[START]

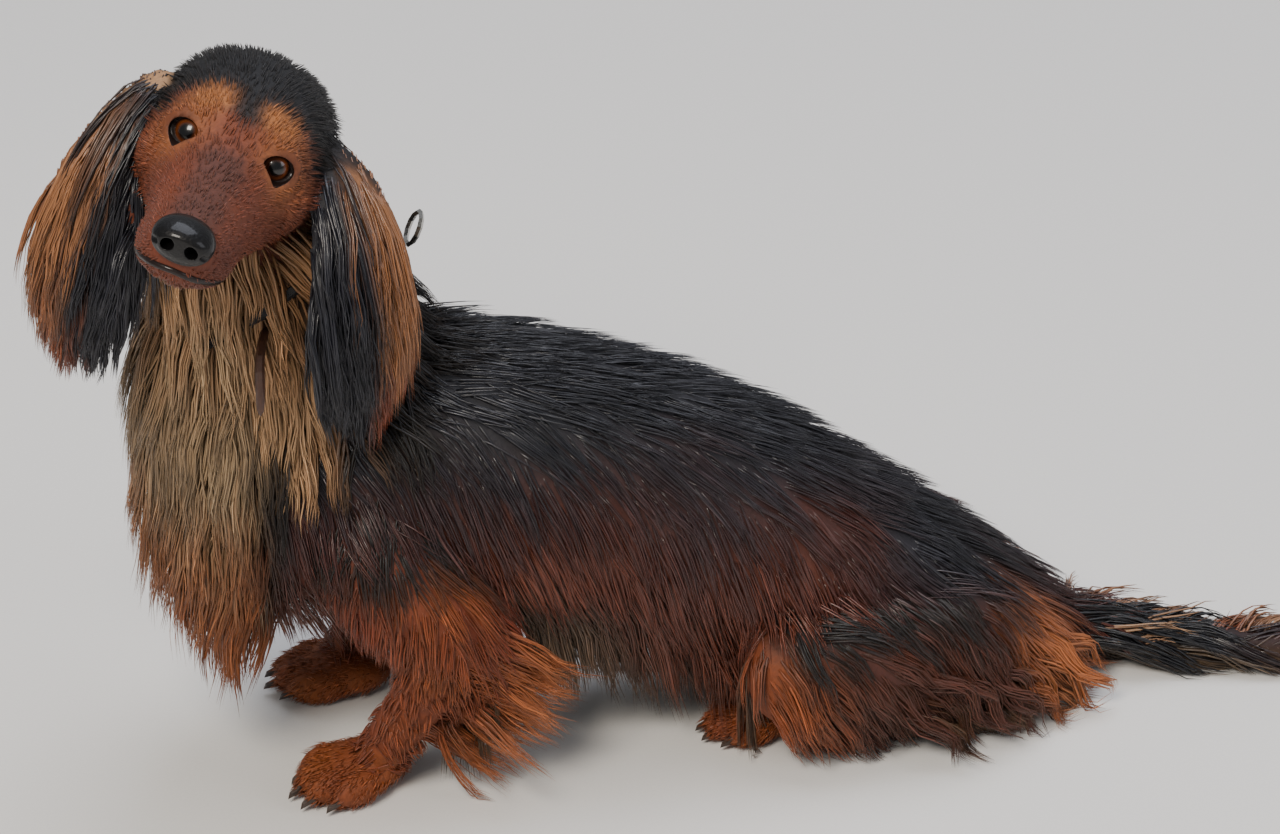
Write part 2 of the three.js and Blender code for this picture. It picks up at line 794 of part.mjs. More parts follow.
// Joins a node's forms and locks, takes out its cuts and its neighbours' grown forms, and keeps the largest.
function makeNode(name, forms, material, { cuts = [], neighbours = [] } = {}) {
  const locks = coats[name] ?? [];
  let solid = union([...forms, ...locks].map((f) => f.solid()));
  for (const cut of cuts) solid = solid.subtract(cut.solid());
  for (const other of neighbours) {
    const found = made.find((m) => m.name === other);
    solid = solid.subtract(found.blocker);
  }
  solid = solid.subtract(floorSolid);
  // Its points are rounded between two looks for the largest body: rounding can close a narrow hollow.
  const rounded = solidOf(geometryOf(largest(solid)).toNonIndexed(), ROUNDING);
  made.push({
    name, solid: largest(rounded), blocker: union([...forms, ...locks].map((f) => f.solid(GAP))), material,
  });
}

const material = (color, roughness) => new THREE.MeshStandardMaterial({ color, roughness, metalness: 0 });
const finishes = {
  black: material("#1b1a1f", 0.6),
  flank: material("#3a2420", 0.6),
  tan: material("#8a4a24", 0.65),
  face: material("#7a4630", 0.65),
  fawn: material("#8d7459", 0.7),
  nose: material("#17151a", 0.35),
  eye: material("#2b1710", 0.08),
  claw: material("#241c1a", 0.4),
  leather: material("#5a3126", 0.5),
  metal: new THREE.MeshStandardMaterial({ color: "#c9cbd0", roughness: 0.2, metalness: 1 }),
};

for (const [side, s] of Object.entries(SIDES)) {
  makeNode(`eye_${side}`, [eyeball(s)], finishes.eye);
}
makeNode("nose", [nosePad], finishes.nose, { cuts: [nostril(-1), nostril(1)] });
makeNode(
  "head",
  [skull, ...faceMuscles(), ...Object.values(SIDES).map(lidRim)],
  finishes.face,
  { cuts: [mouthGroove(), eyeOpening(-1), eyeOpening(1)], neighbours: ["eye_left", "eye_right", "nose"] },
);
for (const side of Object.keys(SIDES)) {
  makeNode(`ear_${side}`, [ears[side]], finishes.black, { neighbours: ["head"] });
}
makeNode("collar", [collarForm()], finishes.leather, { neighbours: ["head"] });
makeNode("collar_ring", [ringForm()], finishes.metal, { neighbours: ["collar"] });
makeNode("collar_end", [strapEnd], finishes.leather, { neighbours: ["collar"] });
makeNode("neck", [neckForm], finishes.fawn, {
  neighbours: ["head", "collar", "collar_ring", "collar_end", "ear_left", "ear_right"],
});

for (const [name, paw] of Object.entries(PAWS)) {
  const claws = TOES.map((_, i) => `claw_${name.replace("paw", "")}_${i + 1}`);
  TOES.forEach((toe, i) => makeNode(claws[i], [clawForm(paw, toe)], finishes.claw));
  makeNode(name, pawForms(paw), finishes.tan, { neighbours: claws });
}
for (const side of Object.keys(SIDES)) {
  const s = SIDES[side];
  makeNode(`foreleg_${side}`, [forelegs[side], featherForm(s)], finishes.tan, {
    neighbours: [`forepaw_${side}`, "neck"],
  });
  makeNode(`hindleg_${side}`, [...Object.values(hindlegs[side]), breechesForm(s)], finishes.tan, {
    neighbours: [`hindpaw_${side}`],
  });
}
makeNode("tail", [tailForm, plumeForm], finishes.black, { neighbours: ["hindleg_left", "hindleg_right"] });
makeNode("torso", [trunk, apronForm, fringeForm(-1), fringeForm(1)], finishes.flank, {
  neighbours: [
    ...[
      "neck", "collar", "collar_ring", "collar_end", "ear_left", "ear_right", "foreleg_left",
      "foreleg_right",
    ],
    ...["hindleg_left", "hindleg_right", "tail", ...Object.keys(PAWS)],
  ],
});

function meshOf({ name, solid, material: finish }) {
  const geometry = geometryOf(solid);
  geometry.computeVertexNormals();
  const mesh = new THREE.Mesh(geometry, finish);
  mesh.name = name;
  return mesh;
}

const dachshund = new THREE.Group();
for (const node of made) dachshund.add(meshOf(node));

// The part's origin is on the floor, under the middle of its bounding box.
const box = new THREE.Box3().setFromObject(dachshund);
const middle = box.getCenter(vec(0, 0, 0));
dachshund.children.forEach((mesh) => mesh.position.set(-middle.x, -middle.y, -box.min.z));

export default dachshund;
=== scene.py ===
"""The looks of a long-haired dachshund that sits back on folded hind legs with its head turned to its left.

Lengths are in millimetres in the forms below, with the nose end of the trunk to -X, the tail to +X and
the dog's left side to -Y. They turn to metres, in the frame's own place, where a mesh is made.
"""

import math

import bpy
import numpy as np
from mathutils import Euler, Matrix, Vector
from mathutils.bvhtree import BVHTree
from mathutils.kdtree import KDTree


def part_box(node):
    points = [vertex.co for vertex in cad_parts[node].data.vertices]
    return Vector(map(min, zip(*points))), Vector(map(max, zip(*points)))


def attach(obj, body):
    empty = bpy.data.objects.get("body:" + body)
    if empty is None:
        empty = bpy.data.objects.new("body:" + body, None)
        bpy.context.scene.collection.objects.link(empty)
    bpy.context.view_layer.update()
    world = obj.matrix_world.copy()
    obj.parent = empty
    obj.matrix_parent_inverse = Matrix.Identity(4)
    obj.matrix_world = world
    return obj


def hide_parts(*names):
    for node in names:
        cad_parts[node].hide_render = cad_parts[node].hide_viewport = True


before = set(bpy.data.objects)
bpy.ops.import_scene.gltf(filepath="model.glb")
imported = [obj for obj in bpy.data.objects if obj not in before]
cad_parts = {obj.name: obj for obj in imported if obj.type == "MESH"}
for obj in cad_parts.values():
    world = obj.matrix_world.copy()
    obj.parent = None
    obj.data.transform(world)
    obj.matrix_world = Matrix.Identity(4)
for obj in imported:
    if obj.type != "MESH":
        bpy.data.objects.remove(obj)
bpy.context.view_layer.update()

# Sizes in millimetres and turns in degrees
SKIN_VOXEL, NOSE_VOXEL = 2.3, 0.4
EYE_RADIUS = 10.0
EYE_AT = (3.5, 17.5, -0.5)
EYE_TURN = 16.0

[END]

Work instructions:
Show the data once more, exactly as it was written.

Full response:
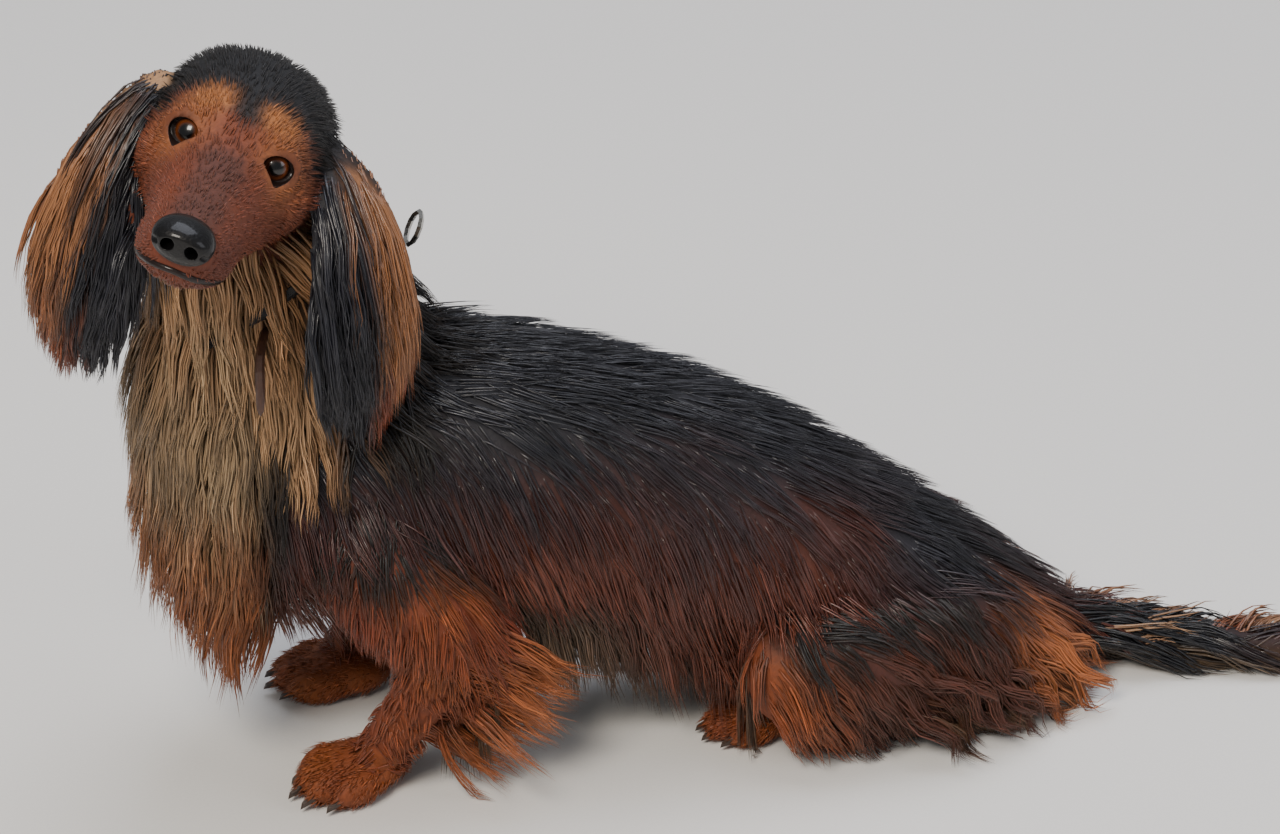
Write part 2 of the three.js and Blender code for this picture. It picks up at line 794 of part.mjs. More parts follow.
// Joins a node's forms and locks, takes out its cuts and its neighbours' grown forms, and keeps the largest.
function makeNode(name, forms, material, { cuts = [], neighbours = [] } = {}) {
  const locks = coats[name] ?? [];
  let solid = union([...forms, ...locks].map((f) => f.solid()));
  for (const cut of cuts) solid = solid.subtract(cut.solid());
  for (const other of neighbours) {
    const found = made.find((m) => m.name === other);
    solid = solid.subtract(found.blocker);
  }
  solid = solid.subtract(floorSolid);
  // Its points are rounded between two looks for the largest body: rounding can close a narrow hollow.
  const rounded = solidOf(geometryOf(largest(solid)).toNonIndexed(), ROUNDING);
  made.push({
    name, solid: largest(rounded), blocker: union([...forms, ...locks].map((f) => f.solid(GAP))), material,
  });
}

const material = (color, roughness) => new THREE.MeshStandardMaterial({ color, roughness, metalness: 0 });
const finishes = {
  black: material("#1b1a1f", 0.6),
  flank: material("#3a2420", 0.6),
  tan: material("#8a4a24", 0.65),
  face: material("#7a4630", 0.65),
  fawn: material("#8d7459", 0.7),
  nose: material("#17151a", 0.35),
  eye: material("#2b1710", 0.08),
  claw: material("#241c1a", 0.4),
  leather: material("#5a3126", 0.5),
  metal: new THREE.MeshStandardMaterial({ color: "#c9cbd0", roughness: 0.2, metalness: 1 }),
};

for (const [side, s] of Object.entries(SIDES)) {
  makeNode(`eye_${side}`, [eyeball(s)], finishes.eye);
}
makeNode("nose", [nosePad], finishes.nose, { cuts: [nostril(-1), nostril(1)] });
makeNode(
  "head",
  [skull, ...faceMuscles(), ...Object.values(SIDES).map(lidRim)],
  finishes.face,
  { cuts: [mouthGroove(), eyeOpening(-1), eyeOpening(1)], neighbours: ["eye_left", "eye_right", "nose"] },
);
for (const side of Object.keys(SIDES)) {
  makeNode(`ear_${side}`, [ears[side]], finishes.black, { neighbours: ["head"] });
}
makeNode("collar", [collarForm()], finishes.leather, { neighbours: ["head"] });
makeNode("collar_ring", [ringForm()], finishes.metal, { neighbours: ["collar"] });
makeNode("collar_end", [strapEnd], finishes.leather, { neighbours: ["collar"] });
makeNode("neck", [neckForm], finishes.fawn, {
  neighbours: ["head", "collar", "collar_ring", "collar_end", "ear_left", "ear_right"],
});

for (const [name, paw] of Object.entries(PAWS)) {
  const claws = TOES.map((_, i) => `claw_${name.replace("paw", "")}_${i + 1}`);
  TOES.forEach((toe, i) => makeNode(claws[i], [clawForm(paw, toe)], finishes.claw));
  makeNode(name, pawForms(paw), finishes.tan, { neighbours: claws });
}
for (const side of Object.keys(SIDES)) {
  const s = SIDES[side];
  makeNode(`foreleg_${side}`, [forelegs[side], featherForm(s)], finishes.tan, {
    neighbours: [`forepaw_${side}`, "neck"],
  });
  makeNode(`hindleg_${side}`, [...Object.values(hindlegs[side]), breechesForm(s)], finishes.tan, {
    neighbours: [`hindpaw_${side}`],
  });
}
makeNode("tail", [tailForm, plumeForm], finishes.black, { neighbours: ["hindleg_left", "hindleg_right"] });
makeNode("torso", [trunk, apronForm, fringeForm(-1), fringeForm(1)], finishes.flank, {
  neighbours: [
    ...[
      "neck", "collar", "collar_ring", "collar_end", "ear_left", "ear_right", "foreleg_left",
      "foreleg_right",
    ],
    ...["hindleg_left", "hindleg_right", "tail", ...Object.keys(PAWS)],
  ],
});

function meshOf({ name, solid, material: finish }) {
  const geometry = geometryOf(solid);
  geometry.computeVertexNormals();
  const mesh = new THREE.Mesh(geometry, finish);
  mesh.name = name;
  return mesh;
}

const dachshund = new THREE.Group();
for (const node of made) dachshund.add(meshOf(node));

// The part's origin is on the floor, under the middle of its bounding box.
const box = new THREE.Box3().setFromObject(dachshund);
const middle = box.getCenter(vec(0, 0, 0));
dachshund.children.forEach((mesh) => mesh.position.set(-middle.x, -middle.y, -box.min.z));

export default dachshund;
=== scene.py ===
"""The looks of a long-haired dachshund that sits back on folded hind legs with its head turned to its left.

Lengths are in millimetres in the forms below, with the nose end of the trunk to -X, the tail to +X and
the dog's left side to -Y. They turn to metres, in the frame's own place, where a mesh is made.
"""

import math

import bpy
import numpy as np
from mathutils import Euler, Matrix, Vector
from mathutils.bvhtree import BVHTree
from mathutils.kdtree import KDTree


def part_box(node):
    points = [vertex.co for vertex in cad_parts[node].data.vertices]
    return Vector(map(min, zip(*points))), Vector(map(max, zip(*points)))


def attach(obj, body):
    empty = bpy.data.objects.get("body:" + body)
    if empty is None:
        empty = bpy.data.objects.new("body:" + body, None)
        bpy.context.scene.collection.objects.link(empty)
    bpy.context.view_layer.update()
    world = obj.matrix_world.copy()
    obj.parent = empty
    obj.matrix_parent_inverse = Matrix.Identity(4)
    obj.matrix_world = world
    return obj


def hide_parts(*names):
    for node in names:
        cad_parts[node].hide_render = cad_parts[node].hide_viewport = True


before = set(bpy.data.objects)
bpy.ops.import_scene.gltf(filepath="model.glb")
imported = [obj for obj in bpy.data.objects if obj not in before]
cad_parts = {obj.name: obj for obj in imported if obj.type == "MESH"}
for obj in cad_parts.values():
    world = obj.matrix_world.copy()
    obj.parent = None
    obj.data.transform(world)
    obj.matrix_world = Matrix.Identity(4)
for obj in imported:
    if obj.type != "MESH":
        bpy.data.objects.remove(obj)
bpy.context.view_layer.update()

# Sizes in millimetres and turns in degrees
SKIN_VOXEL, NOSE_VOXEL = 2.3, 0.4
EYE_RADIUS = 10.0
EYE_AT = (3.5, 17.5, -0.5)
EYE_TURN = 16.0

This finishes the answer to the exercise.